Reproduce the listing below verbatim.
----------
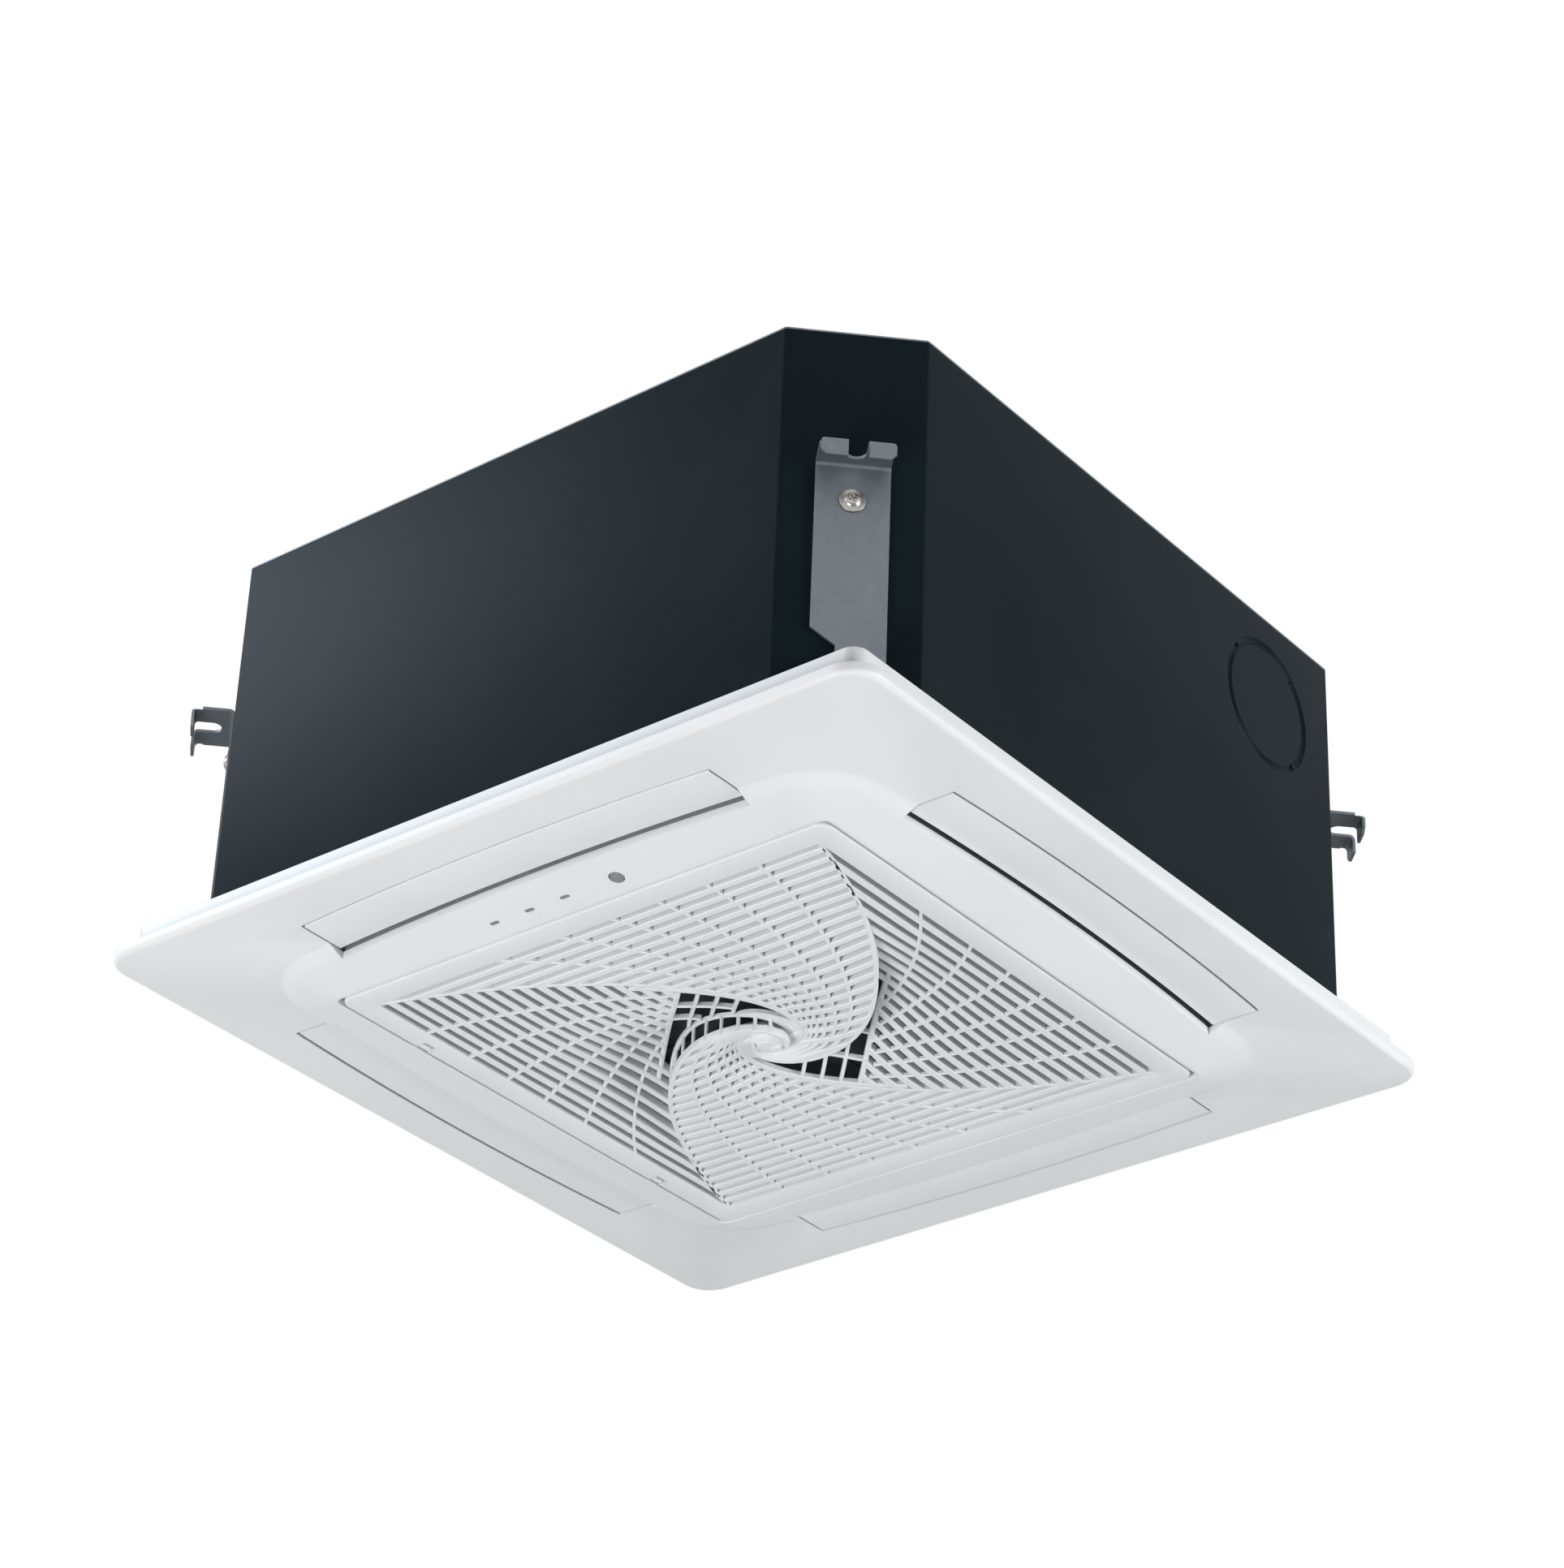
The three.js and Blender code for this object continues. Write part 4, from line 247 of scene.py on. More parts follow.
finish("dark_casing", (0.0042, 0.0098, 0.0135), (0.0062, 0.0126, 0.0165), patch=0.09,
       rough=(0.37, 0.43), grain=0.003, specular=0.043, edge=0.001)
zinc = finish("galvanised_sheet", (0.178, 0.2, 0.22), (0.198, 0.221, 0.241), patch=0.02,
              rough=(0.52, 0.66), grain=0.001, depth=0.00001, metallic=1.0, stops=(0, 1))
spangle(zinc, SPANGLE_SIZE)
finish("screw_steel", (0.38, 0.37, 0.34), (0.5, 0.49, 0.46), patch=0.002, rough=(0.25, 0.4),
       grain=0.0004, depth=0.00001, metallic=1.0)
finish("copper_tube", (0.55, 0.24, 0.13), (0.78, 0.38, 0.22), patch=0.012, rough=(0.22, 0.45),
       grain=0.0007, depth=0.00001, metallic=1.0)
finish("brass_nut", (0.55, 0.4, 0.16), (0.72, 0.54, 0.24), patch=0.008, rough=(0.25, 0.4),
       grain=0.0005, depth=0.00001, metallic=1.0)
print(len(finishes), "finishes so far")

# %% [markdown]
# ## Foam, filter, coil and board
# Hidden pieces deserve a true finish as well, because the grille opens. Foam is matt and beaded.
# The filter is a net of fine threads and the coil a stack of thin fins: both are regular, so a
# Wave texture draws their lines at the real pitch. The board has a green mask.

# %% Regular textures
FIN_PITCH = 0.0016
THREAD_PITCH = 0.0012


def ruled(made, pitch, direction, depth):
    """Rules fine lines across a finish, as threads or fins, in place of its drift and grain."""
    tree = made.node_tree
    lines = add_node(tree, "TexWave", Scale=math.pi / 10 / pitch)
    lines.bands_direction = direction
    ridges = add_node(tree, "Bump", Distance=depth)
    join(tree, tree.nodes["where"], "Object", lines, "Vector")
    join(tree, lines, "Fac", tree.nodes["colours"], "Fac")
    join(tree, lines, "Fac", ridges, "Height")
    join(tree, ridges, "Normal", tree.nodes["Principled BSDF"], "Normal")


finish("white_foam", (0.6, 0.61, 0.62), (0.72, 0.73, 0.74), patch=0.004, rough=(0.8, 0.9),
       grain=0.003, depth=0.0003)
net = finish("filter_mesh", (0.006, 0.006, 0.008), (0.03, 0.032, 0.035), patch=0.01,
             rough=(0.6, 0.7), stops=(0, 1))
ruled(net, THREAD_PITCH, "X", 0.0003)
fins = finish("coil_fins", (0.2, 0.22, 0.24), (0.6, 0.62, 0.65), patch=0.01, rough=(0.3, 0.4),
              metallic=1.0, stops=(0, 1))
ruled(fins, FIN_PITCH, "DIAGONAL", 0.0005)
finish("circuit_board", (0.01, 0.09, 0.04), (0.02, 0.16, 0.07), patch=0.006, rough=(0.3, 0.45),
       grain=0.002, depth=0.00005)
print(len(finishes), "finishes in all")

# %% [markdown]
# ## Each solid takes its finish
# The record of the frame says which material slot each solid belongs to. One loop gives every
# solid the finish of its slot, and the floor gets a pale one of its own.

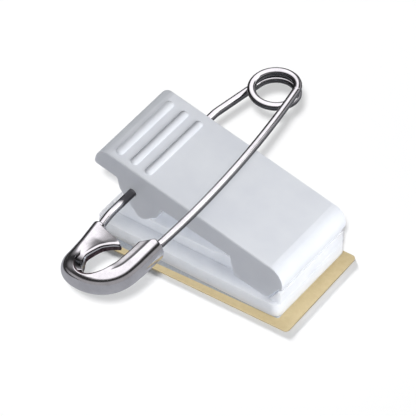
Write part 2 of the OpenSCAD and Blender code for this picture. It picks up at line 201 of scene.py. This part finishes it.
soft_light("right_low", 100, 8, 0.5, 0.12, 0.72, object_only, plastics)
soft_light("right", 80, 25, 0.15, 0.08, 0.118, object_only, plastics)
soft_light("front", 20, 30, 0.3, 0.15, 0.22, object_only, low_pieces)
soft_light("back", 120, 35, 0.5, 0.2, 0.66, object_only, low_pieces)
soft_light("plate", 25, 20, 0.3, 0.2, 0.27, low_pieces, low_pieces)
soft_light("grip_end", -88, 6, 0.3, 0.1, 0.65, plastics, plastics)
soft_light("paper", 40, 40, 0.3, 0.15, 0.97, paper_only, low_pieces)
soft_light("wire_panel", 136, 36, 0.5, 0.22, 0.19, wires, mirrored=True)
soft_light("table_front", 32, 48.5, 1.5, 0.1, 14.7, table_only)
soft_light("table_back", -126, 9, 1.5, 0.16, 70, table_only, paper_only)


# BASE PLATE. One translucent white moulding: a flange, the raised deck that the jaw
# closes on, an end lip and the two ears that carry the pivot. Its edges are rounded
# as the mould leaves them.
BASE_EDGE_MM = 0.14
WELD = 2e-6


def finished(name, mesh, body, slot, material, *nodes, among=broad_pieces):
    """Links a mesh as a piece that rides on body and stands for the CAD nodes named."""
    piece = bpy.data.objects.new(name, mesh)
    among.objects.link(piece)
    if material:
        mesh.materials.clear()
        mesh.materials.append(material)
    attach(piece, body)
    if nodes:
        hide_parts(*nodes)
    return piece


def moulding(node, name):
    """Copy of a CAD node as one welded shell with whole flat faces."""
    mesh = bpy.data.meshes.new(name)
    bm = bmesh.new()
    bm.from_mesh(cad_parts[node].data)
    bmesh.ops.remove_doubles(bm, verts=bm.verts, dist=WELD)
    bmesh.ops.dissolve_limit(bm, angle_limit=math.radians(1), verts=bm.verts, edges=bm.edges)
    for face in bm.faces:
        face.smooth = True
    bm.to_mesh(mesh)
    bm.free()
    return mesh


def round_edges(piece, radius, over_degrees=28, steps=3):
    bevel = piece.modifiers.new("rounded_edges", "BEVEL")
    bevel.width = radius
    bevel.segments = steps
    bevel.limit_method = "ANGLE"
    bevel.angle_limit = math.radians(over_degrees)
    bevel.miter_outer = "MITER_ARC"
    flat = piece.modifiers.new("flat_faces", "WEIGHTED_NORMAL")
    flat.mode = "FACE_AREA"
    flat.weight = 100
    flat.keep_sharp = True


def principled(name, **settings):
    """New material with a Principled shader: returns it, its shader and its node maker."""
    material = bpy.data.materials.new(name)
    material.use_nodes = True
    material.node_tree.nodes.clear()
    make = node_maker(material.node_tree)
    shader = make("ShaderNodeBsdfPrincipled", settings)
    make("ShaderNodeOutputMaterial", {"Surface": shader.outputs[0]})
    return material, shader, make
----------
Answer to the exercise =
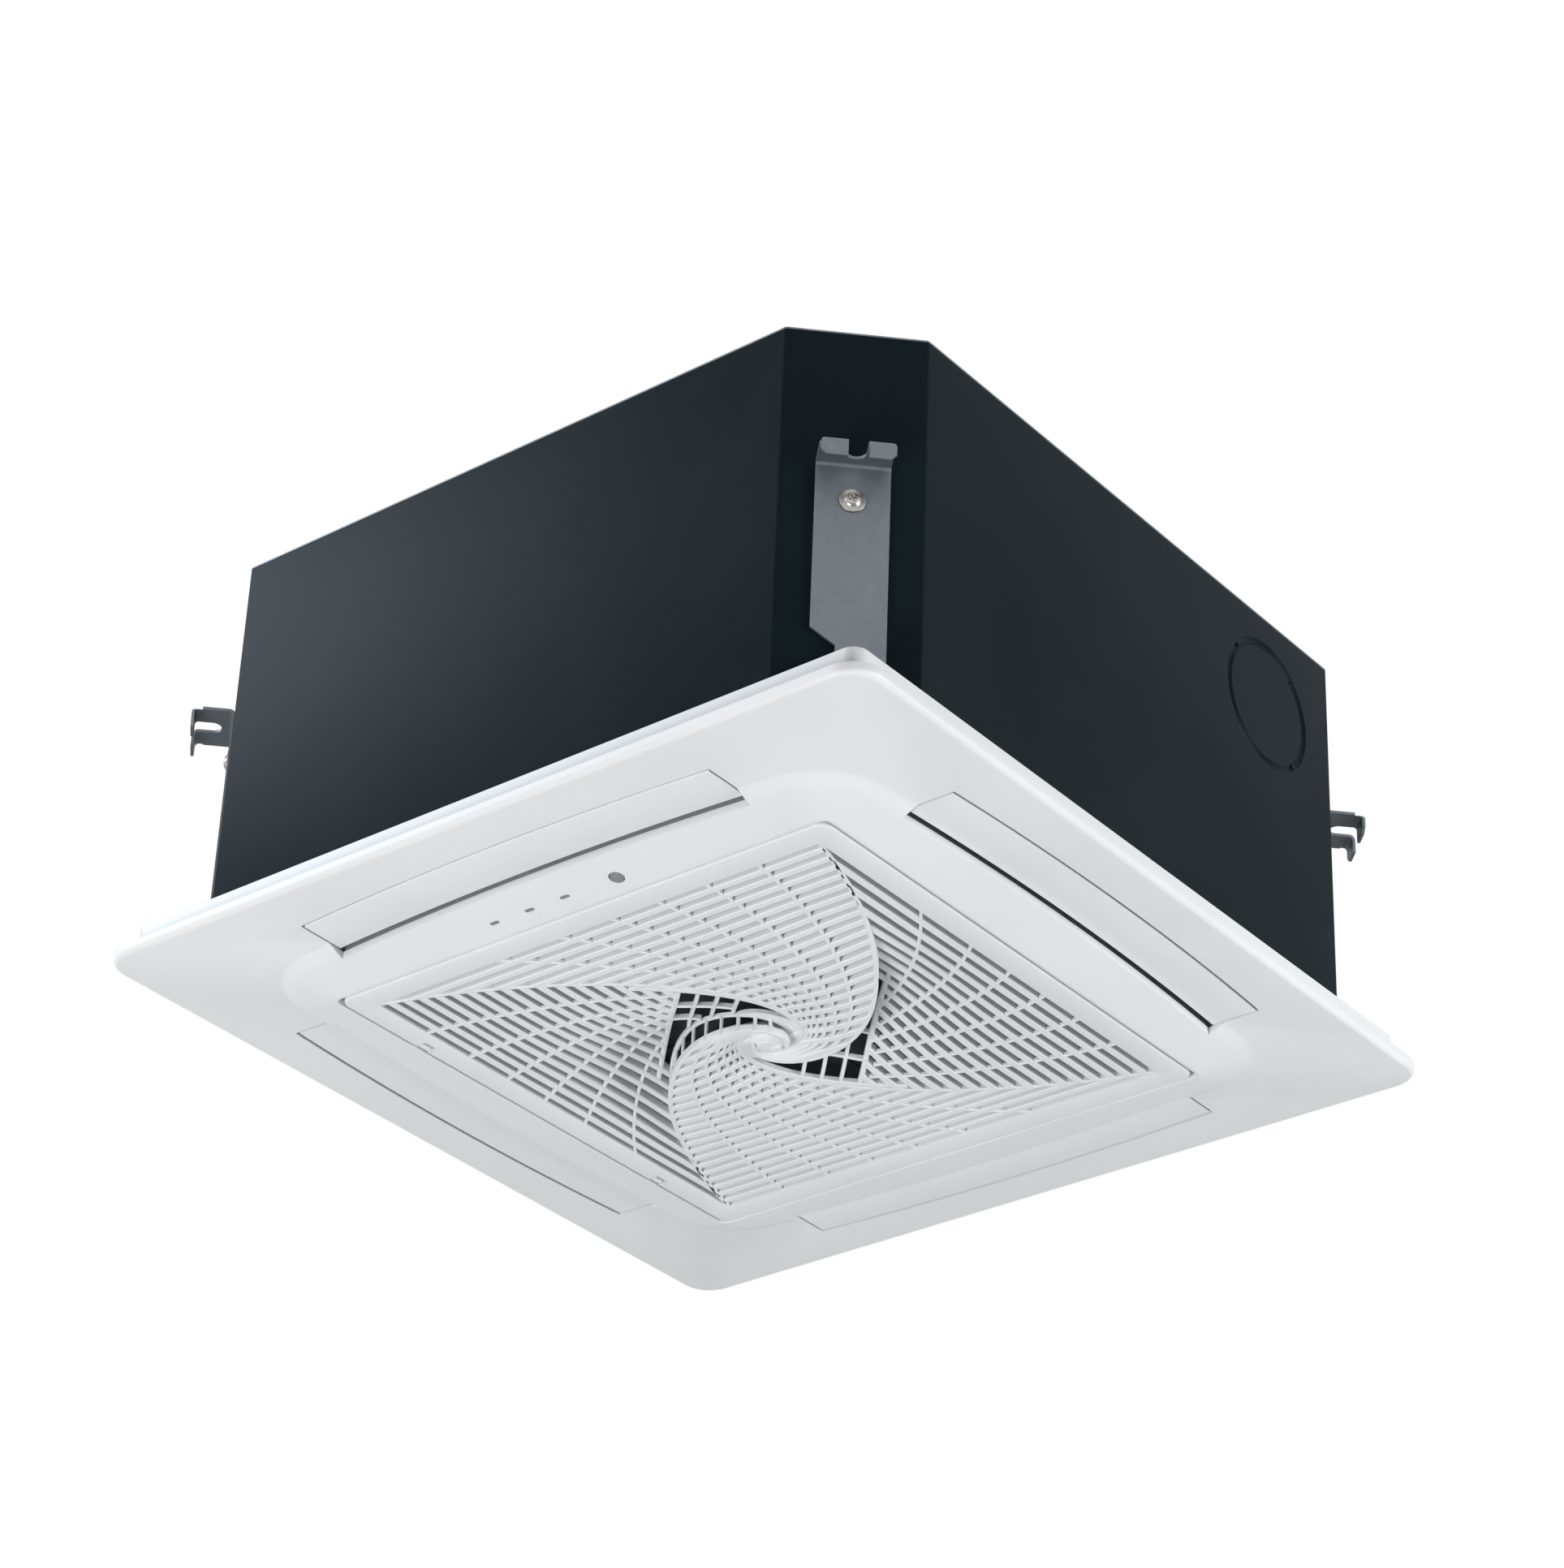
The three.js and Blender code for this object continues. Write part 4, from line 247 of scene.py on. More parts follow.
finish("dark_casing", (0.0042, 0.0098, 0.0135), (0.0062, 0.0126, 0.0165), patch=0.09,
       rough=(0.37, 0.43), grain=0.003, specular=0.043, edge=0.001)
zinc = finish("galvanised_sheet", (0.178, 0.2, 0.22), (0.198, 0.221, 0.241), patch=0.02,
              rough=(0.52, 0.66), grain=0.001, depth=0.00001, metallic=1.0, stops=(0, 1))
spangle(zinc, SPANGLE_SIZE)
finish("screw_steel", (0.38, 0.37, 0.34), (0.5, 0.49, 0.46), patch=0.002, rough=(0.25, 0.4),
       grain=0.0004, depth=0.00001, metallic=1.0)
finish("copper_tube", (0.55, 0.24, 0.13), (0.78, 0.38, 0.22), patch=0.012, rough=(0.22, 0.45),
       grain=0.0007, depth=0.00001, metallic=1.0)
finish("brass_nut", (0.55, 0.4, 0.16), (0.72, 0.54, 0.24), patch=0.008, rough=(0.25, 0.4),
       grain=0.0005, depth=0.00001, metallic=1.0)
print(len(finishes), "finishes so far")

# %% [markdown]
# ## Foam, filter, coil and board
# Hidden pieces deserve a true finish as well, because the grille opens. Foam is matt and beaded.
# The filter is a net of fine threads and the coil a stack of thin fins: both are regular, so a
# Wave texture draws their lines at the real pitch. The board has a green mask.

# %% Regular textures
FIN_PITCH = 0.0016
THREAD_PITCH = 0.0012


def ruled(made, pitch, direction, depth):
    """Rules fine lines across a finish, as threads or fins, in place of its drift and grain."""
    tree = made.node_tree
    lines = add_node(tree, "TexWave", Scale=math.pi / 10 / pitch)
    lines.bands_direction = direction
    ridges = add_node(tree, "Bump", Distance=depth)
    join(tree, tree.nodes["where"], "Object", lines, "Vector")
    join(tree, lines, "Fac", tree.nodes["colours"], "Fac")
    join(tree, lines, "Fac", ridges, "Height")
    join(tree, ridges, "Normal", tree.nodes["Principled BSDF"], "Normal")


finish("white_foam", (0.6, 0.61, 0.62), (0.72, 0.73, 0.74), patch=0.004, rough=(0.8, 0.9),
       grain=0.003, depth=0.0003)
net = finish("filter_mesh", (0.006, 0.006, 0.008), (0.03, 0.032, 0.035), patch=0.01,
             rough=(0.6, 0.7), stops=(0, 1))
ruled(net, THREAD_PITCH, "X", 0.0003)
fins = finish("coil_fins", (0.2, 0.22, 0.24), (0.6, 0.62, 0.65), patch=0.01, rough=(0.3, 0.4),
              metallic=1.0, stops=(0, 1))
ruled(fins, FIN_PITCH, "DIAGONAL", 0.0005)
finish("circuit_board", (0.01, 0.09, 0.04), (0.02, 0.16, 0.07), patch=0.006, rough=(0.3, 0.45),
       grain=0.002, depth=0.00005)
print(len(finishes), "finishes in all")

# %% [markdown]
# ## Each solid takes its finish
# The record of the frame says which material slot each solid belongs to. One loop gives every
# solid the finish of its slot, and the floor gets a pale one of its own.

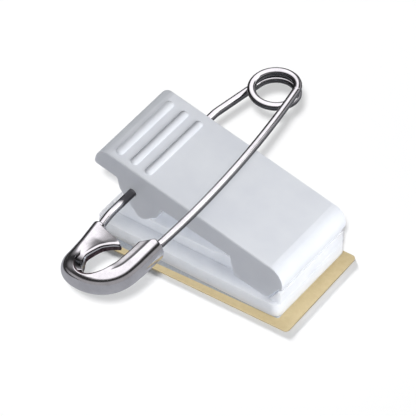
Write part 2 of the OpenSCAD and Blender code for this picture. It picks up at line 201 of scene.py. This part finishes it.
soft_light("right_low", 100, 8, 0.5, 0.12, 0.72, object_only, plastics)
soft_light("right", 80, 25, 0.15, 0.08, 0.118, object_only, plastics)
soft_light("front", 20, 30, 0.3, 0.15, 0.22, object_only, low_pieces)
soft_light("back", 120, 35, 0.5, 0.2, 0.66, object_only, low_pieces)
soft_light("plate", 25, 20, 0.3, 0.2, 0.27, low_pieces, low_pieces)
soft_light("grip_end", -88, 6, 0.3, 0.1, 0.65, plastics, plastics)
soft_light("paper", 40, 40, 0.3, 0.15, 0.97, paper_only, low_pieces)
soft_light("wire_panel", 136, 36, 0.5, 0.22, 0.19, wires, mirrored=True)
soft_light("table_front", 32, 48.5, 1.5, 0.1, 14.7, table_only)
soft_light("table_back", -126, 9, 1.5, 0.16, 70, table_only, paper_only)


# BASE PLATE. One translucent white moulding: a flange, the raised deck that the jaw
# closes on, an end lip and the two ears that carry the pivot. Its edges are rounded
# as the mould leaves them.
BASE_EDGE_MM = 0.14
WELD = 2e-6


def finished(name, mesh, body, slot, material, *nodes, among=broad_pieces):
    """Links a mesh as a piece that rides on body and stands for the CAD nodes named."""
    piece = bpy.data.objects.new(name, mesh)
    among.objects.link(piece)
    if material:
        mesh.materials.clear()
        mesh.materials.append(material)
    attach(piece, body)
    if nodes:
        hide_parts(*nodes)
    return piece


def moulding(node, name):
    """Copy of a CAD node as one welded shell with whole flat faces."""
    mesh = bpy.data.meshes.new(name)
    bm = bmesh.new()
    bm.from_mesh(cad_parts[node].data)
    bmesh.ops.remove_doubles(bm, verts=bm.verts, dist=WELD)
    bmesh.ops.dissolve_limit(bm, angle_limit=math.radians(1), verts=bm.verts, edges=bm.edges)
    for face in bm.faces:
        face.smooth = True
    bm.to_mesh(mesh)
    bm.free()
    return mesh


def round_edges(piece, radius, over_degrees=28, steps=3):
    bevel = piece.modifiers.new("rounded_edges", "BEVEL")
    bevel.width = radius
    bevel.segments = steps
    bevel.limit_method = "ANGLE"
    bevel.angle_limit = math.radians(over_degrees)
    bevel.miter_outer = "MITER_ARC"
    flat = piece.modifiers.new("flat_faces", "WEIGHTED_NORMAL")
    flat.mode = "FACE_AREA"
    flat.weight = 100
    flat.keep_sharp = True


def principled(name, **settings):
    """New material with a Principled shader: returns it, its shader and its node maker."""
    material = bpy.data.materials.new(name)
    material.use_nodes = True
    material.node_tree.nodes.clear()
    make = node_maker(material.node_tree)
    shader = make("ShaderNodeBsdfPrincipled", settings)
    make("ShaderNodeOutputMaterial", {"Surface": shader.outputs[0]})
    return material, shader, make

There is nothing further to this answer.